L’héritage de JFK est multiple. Cinématographiquement, c’est un jalon du film politique des années 1990, à la fois ambitieux et populaire. Culturellement, il a relancé l’intérêt pour l’affaire Kennedy et contribué à l’adoption du President John F. Kennedy Assassination Records Collection Act en 1992. Le film a changé la mémoire bien plus que l’histoire. Formellement, il a inspiré une génération de récits hybrides mêlant fiction et archives. Aujourd’hui encore, il reste d’actualité à mesure que de nouveaux documents sont déclassifiés.

Conclusion, JFK est bien plus qu’une enquête sur un assassinat.

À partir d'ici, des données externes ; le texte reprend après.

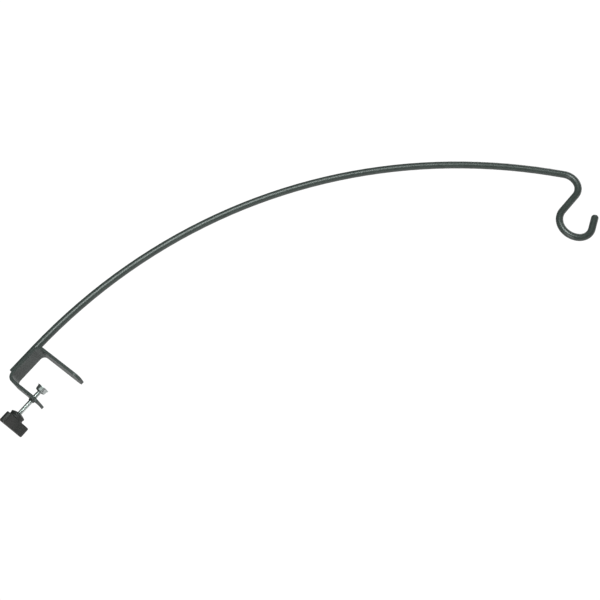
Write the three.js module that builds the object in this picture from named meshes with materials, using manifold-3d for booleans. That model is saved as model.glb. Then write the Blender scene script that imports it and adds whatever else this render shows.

C’est une méditation sur la vérité, le pouvoir et la fabrique des mythes. En fusionnant ambition politique, forme novatrice et casting idéal, Stone signe un manifeste cinématographique et critique. On peut lui reprocher ses excès ou ses libertés avec les faits, mais sa force réside justement dans sa dimension légendaire. Trente-quatre ans après, JFK reste un film mythe — et l’une des œuvres les plus marquantes de son auteur.